— Start of ROWS —
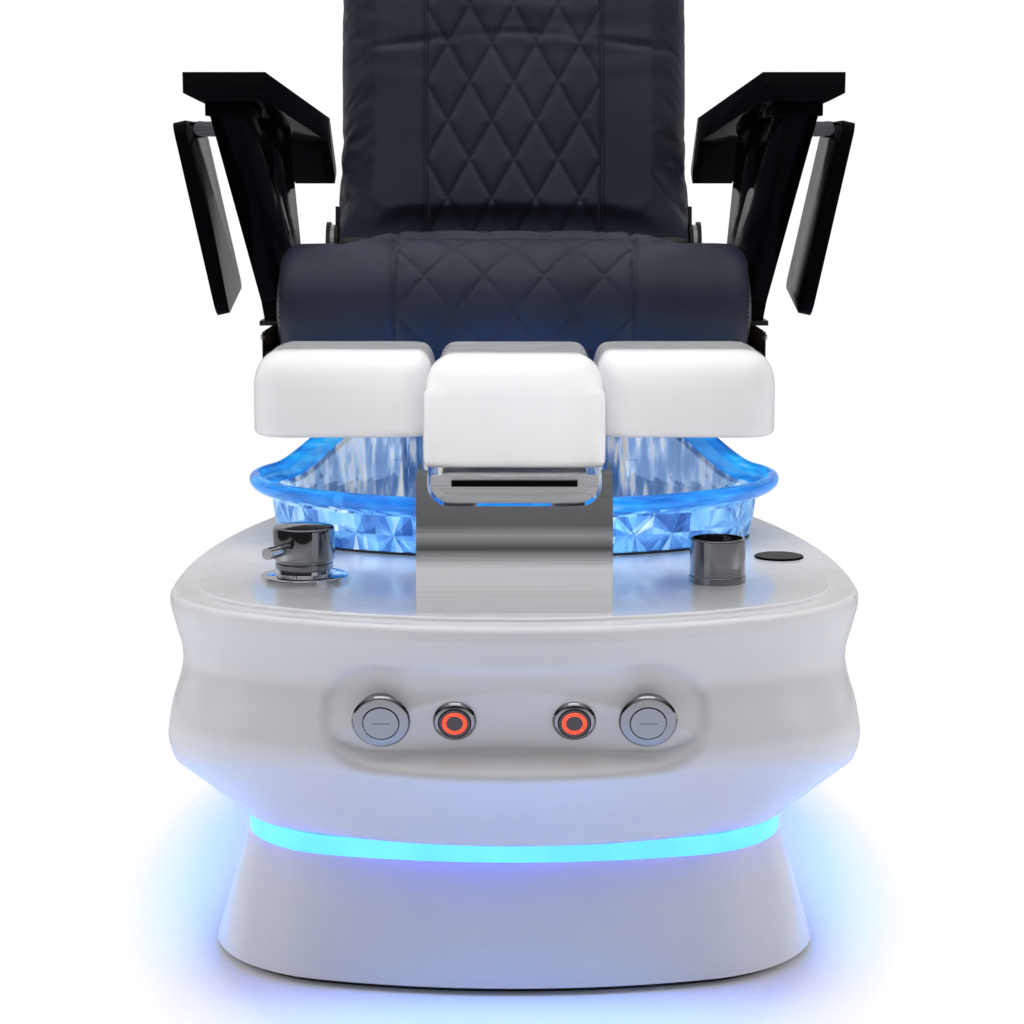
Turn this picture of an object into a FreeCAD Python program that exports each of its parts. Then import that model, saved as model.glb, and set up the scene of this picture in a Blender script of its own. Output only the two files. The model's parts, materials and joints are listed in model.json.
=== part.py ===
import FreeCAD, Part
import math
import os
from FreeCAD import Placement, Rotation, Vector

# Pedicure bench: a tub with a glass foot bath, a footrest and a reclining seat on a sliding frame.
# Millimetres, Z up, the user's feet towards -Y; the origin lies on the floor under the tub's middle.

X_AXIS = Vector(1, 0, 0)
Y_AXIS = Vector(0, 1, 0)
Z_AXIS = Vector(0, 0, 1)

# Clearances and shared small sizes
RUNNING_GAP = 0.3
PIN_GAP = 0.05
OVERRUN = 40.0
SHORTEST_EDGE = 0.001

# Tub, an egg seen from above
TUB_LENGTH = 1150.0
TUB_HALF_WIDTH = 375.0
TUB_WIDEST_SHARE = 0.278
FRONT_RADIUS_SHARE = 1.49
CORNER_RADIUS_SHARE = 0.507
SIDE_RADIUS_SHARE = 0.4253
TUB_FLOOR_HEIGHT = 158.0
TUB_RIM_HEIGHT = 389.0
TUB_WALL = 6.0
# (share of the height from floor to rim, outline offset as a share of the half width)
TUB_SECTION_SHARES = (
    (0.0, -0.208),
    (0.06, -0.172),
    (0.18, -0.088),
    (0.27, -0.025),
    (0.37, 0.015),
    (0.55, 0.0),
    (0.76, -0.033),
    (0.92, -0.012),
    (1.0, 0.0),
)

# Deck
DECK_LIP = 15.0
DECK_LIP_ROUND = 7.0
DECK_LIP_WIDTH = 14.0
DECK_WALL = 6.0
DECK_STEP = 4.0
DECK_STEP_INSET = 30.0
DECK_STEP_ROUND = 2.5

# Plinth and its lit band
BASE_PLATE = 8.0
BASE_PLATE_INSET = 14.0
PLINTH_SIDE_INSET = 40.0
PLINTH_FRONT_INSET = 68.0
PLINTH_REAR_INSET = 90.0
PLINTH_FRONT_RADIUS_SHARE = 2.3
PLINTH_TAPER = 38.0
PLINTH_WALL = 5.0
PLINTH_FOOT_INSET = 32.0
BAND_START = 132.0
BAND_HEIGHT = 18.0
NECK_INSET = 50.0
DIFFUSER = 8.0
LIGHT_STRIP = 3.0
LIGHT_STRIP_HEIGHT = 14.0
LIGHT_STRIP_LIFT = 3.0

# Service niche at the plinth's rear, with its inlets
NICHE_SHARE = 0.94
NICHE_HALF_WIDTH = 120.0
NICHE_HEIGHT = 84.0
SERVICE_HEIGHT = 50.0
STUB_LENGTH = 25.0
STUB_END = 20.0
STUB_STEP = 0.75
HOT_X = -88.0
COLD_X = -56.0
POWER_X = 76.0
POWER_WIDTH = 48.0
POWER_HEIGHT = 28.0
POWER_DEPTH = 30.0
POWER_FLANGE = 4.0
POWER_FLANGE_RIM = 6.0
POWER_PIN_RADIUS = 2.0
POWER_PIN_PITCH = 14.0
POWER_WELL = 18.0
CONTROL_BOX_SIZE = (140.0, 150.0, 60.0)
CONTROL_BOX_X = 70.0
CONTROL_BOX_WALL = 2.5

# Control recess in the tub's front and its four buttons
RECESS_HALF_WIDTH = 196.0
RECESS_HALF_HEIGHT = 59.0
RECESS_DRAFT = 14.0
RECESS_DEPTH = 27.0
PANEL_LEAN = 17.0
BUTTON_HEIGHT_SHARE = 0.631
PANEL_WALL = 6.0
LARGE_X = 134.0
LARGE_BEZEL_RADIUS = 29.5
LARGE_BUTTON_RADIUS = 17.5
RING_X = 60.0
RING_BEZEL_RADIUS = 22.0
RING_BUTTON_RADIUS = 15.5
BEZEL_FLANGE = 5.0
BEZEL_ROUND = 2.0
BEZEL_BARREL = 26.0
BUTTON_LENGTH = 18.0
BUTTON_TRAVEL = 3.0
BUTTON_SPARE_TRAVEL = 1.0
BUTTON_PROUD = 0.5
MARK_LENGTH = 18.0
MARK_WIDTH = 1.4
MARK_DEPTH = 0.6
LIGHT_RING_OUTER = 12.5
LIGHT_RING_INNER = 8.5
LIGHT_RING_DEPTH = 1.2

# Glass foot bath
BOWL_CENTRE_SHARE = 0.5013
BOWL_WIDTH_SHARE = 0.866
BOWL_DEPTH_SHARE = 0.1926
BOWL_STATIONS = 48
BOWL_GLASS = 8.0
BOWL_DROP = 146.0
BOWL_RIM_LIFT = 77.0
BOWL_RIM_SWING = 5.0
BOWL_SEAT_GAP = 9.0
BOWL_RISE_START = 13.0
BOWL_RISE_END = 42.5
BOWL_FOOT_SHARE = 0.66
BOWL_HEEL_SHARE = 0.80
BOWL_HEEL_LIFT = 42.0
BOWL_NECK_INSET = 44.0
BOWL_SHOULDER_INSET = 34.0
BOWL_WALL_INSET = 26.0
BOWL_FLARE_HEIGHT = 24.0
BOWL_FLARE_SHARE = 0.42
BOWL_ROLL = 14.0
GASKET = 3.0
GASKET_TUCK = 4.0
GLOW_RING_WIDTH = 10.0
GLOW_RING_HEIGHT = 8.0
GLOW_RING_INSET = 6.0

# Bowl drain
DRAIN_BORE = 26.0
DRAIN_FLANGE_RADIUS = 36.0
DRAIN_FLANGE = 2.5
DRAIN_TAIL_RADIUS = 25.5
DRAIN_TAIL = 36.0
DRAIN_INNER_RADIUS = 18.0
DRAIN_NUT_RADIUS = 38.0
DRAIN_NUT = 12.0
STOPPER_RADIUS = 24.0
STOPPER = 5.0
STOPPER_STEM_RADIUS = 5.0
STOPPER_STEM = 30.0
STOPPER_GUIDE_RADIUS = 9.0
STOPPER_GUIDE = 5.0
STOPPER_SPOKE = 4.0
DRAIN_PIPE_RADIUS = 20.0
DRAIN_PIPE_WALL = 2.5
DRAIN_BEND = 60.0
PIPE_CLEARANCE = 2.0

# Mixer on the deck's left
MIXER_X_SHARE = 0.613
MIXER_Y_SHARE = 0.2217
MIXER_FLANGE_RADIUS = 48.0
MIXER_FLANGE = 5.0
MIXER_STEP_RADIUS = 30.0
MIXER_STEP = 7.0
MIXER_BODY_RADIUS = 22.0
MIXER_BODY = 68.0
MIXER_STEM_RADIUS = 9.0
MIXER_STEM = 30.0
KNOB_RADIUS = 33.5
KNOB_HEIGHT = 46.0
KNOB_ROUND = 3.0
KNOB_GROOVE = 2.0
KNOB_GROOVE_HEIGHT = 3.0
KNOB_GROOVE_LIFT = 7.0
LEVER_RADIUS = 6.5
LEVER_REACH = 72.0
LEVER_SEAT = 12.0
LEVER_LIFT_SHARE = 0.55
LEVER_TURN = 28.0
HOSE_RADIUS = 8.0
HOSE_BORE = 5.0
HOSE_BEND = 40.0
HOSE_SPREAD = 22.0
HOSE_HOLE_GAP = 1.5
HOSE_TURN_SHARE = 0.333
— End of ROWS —
— Start of ROWS —
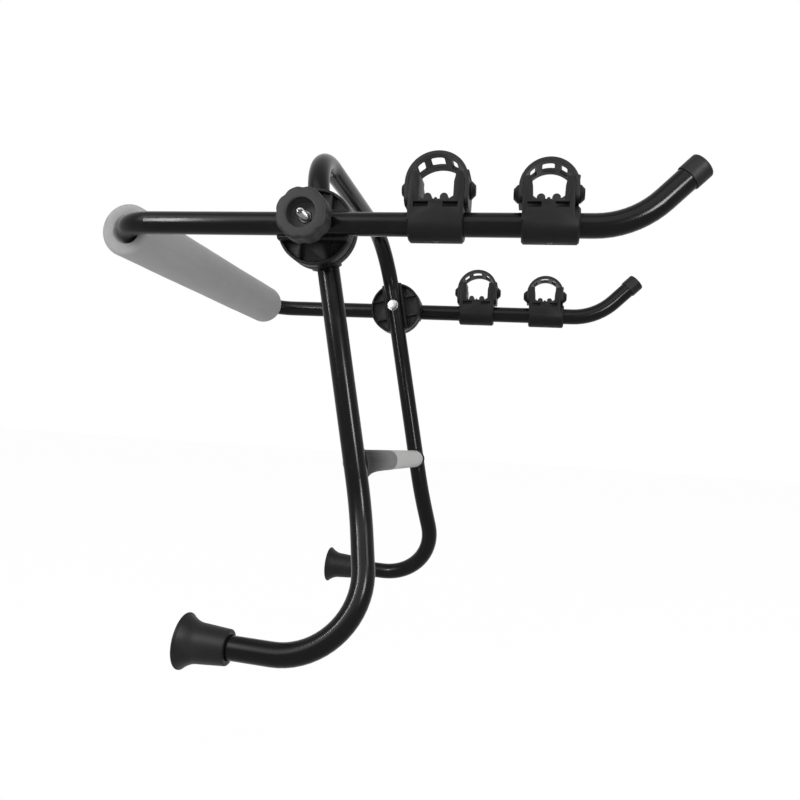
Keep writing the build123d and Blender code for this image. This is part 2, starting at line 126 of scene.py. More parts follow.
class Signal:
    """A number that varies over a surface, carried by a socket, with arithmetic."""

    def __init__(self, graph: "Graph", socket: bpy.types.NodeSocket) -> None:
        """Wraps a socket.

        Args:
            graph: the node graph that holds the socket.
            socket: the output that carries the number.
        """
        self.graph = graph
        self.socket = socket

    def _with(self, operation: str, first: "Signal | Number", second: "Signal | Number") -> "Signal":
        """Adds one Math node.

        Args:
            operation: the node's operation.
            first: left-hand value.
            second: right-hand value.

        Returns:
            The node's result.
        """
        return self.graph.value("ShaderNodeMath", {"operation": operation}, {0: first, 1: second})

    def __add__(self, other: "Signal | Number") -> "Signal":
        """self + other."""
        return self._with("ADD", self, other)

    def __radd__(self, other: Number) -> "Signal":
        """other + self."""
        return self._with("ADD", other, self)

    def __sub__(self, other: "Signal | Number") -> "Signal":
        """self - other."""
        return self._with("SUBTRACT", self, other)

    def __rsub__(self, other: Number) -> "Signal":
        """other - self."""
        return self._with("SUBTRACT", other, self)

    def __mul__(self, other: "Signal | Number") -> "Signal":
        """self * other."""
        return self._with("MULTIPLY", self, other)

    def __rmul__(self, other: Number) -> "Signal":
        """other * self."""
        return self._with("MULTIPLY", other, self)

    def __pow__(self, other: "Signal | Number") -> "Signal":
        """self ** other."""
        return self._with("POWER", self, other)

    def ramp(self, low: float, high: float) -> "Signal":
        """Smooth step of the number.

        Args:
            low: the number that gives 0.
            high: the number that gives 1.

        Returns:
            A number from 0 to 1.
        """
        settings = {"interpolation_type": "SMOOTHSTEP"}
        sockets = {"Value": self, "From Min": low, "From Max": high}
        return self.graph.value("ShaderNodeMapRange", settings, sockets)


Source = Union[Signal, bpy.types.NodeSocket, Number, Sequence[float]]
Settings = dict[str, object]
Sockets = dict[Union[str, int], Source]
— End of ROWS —
• [GOAL OF THE EXERCISE] The lines to be given again exactly are those from the one containing "Turn this picture" up to and including the one containing "SHORTEST_EDGE = 0.001".

• [THE REPLY]
Turn this picture of an object into a FreeCAD Python program that exports each of its parts. Then import that model, saved as model.glb, and set up the scene of this picture in a Blender script of its own. Output only the two files. The model's parts, materials and joints are listed in model.json.
=== part.py ===
import FreeCAD, Part
import math
import os
from FreeCAD import Placement, Rotation, Vector

# Pedicure bench: a tub with a glass foot bath, a footrest and a reclining seat on a sliding frame.
# Millimetres, Z up, the user's feet towards -Y; the origin lies on the floor under the tub's middle.

X_AXIS = Vector(1, 0, 0)
Y_AXIS = Vector(0, 1, 0)
Z_AXIS = Vector(0, 0, 1)

# Clearances and shared small sizes
RUNNING_GAP = 0.3
PIN_GAP = 0.05
OVERRUN = 40.0
SHORTEST_EDGE = 0.001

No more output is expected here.